5.1.6. Sound Compression

Sampling a stereo sound signal at 44100 Hz with a 16 bit quantization for each of the channels leads to around 635 MByte per hour of music. That is about the storage capacity of an ‘old fashioned’ CD. Indeed that was the goal at Philips Research Labs: make a digital version of long play record that was capable of storing about an hour music (using both sides…).

Nowadays we are used to mp3, aac, ogg and other sound compression methods that are able to compress the music considerably without too much loss of audio quality. But there is inevitably some loss involved.

Lossless data compression algorithms do exist for sound (like flac) but the compression ratio is most often below 2 (i.e. the compressed file then is about half the size of the original file) when used for music.

This is a far lower compression ratio then we are used to when using one of the mentioned compression schemes. These schemes are capable of better compression ratios using a lossy compression technique, ‘throwing away’ only that information in the sound that cannot be heard by the human listenes.

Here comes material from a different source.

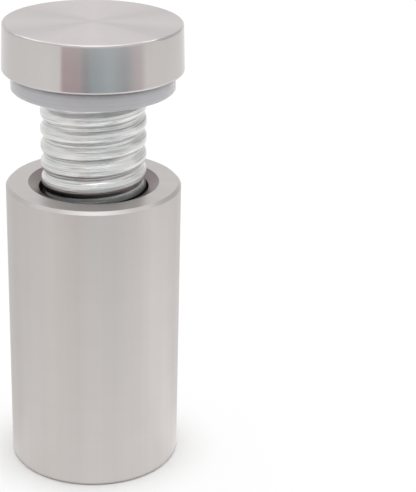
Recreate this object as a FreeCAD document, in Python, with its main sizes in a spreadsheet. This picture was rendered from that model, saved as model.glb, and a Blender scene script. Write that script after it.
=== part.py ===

Most lossy sound compression techniques are based on our limitations of hearing. The frequency dependence of our ability to hear sounds (captured in the equal sound level curves), the masking effects (both simultaneous and temporal), all these are used in compression to reduce the number of bits that are needed to represent the sound signal. Perceptual coders are among the best performing audio (and video) coders.

Compression of speech as used for instance in GSM mobile phones and in the speech encoding for video conferencing is based on a model for speech generation. A crude model of what the vocal tract does with the basic sound (a simple buzz) is used. The parameters of this model are dependent on what is actually heard. These parameters are estimated from a short time interval in the sound and instead of coding the sound signal itself, the model parameters need to be transmitted (or stored). The decoder then can reconstruct the sound (well not quite.. but at least we hear the same utterance).